Libby Defense Team Losing Hearts and Minds?

Christy Hardin Smith believes some legal maneuvering by Scooter Libby’s army of lawyers that occurred outside the view of the jury will ultimately undermine Libby’s credibility. Essentially, they are using every trick in the book to introduce the “memory defense” despite months of pre-trial wrangling and rulings from Judge Reggie Walton precluding them doing so unless and until their client took the stand.

While I think Smith overestimates the impact this will have on the team’s reputation–frankly, few people think trial lawyers are particularly ethical to begin with–I agree with her assessment of the tactics. Their proffered explanations for why they need to introduce the originals of certain documents that Walton had already ruled would be admissible only in redacted form and under very limited guidelines was, to say the least, strained. Even from the perspective of one who is inclined to give Libby the benefit of the doubt, it was quite obvious that the “memory defense” was indeed what they were after.

I wrote a post more than a year ago decrying the “memory defense.” After watching the first three days of testimony, though, it looks much less sketchy. None of the government witnesses thus far have given any indication that the topic of “the wife” was more than casually mentioned to Libby and none have much memory of their own of those discussions.

The Libby team, though, is being far too heavy-handed in my estimation. When cross-examining Marc Grossman (see here and here), for example, it seemed to me that he had, quite amiably, given them exactly the answers they wanted in the first five minutes. They continued to belabor the point for another two hours, spread over two days, and challenged his integrity. Ultimately, they scored a few points but they may have done so at the cost of alienating the jury.

The government’s case is going to be very difficult to prove beyond reasonable doubt. That’s just the nature of the charges, which will require proving Libby’s state of mind. The defense team, though, is taking no chances, challenging the motives and competency of even obvious Libby allies. They appear to be employing a “spaghetti strategy” of throwing every charge and twist they can think of up against the wall in the hopes that something sticks. It’s a take-no-prisoners approach that will make them seem sleazy but it may confuse the jury enough to enhance their sense of doubt about the charges.

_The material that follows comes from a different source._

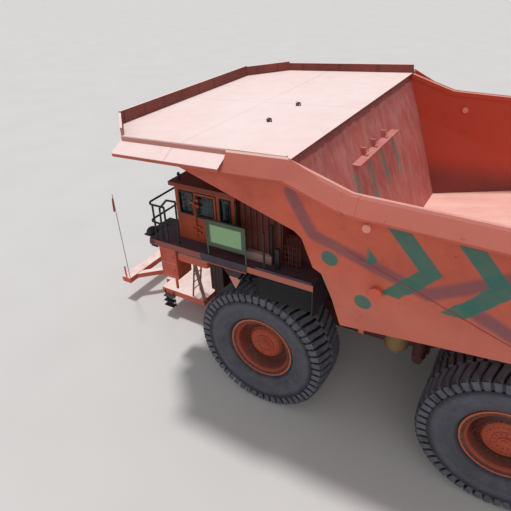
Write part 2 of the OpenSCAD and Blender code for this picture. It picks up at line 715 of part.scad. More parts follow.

That may work. I think their client would be better served, though, if they kept things short, came across as genial and humorous, and thus built rapport with the jury.

FILED UNDER: General, ,
James Joyner
About James Joyner
James Joyner is Professor and Department Head of Security Studies at Marine Corps University's Command and Staff College and a nonresident senior fellow at the Scowcroft Center for Strategy and Security at the Atlantic Council. He's a former Army officer and Desert Storm vet. Views expressed here are his own. Follow James on Twitter @DrJJoyner.

Comments

  1. It’s seems to me the latest motion–to introduce Libby’s non-disclosure agreements–by the Prosecution is evidence of panic on their part. They’re perilously close to admitting they created a perjury trap for Libby.

  2. bain says:

    Huh? You guys at Justoneminute have been screaming perjury trap since Libby got indicted.
    Walton yesterday called Fitzgerald ‘one of the most scrupulous prosecutors I’ve had before me’. Get real.

  3. just me says:

    I think the defense has to raise this stuff at trial, because they can’t use it for grounds for appeal, if they don’t bring it up at trial.

    I think it is as much a procedureal thing than anything else.

  4. Anderson says:

    It’s a truism among my trial-experienced colleagues that a jury *hates* being told the same thing, or shown the same thing, over and over and over.

    They do have other places they’d like to be.

    And such repetition certainly isn’t needed to preserve anything on appeal.

  5. vnjagvet says:

    That is true Anderson, but it is also true that repetition of significant points at the beginning of a long trial is often necessary to assure that the jury recalls the major points at the end of the trial.

    Keep in mind that the jury does not hear the stuff that goes on outside their presence, while spectators do. In addition, very few jurors have been paying as much attention to the facts of this case as the typical OTB commenter, so repetition is not as annoying because they are hearing this stuff “as if for the first time”.

    James’ point about the heavy-handed treatment of some of the witnesses is well taken. I lost a case in mid-career partly because my “brilliant” cross examination of a very slippery witness (who was truly a crook) was deemed too mean-spirited by several jurors. I allowed my righteous indignation to get the better of me, to the detriment of the case.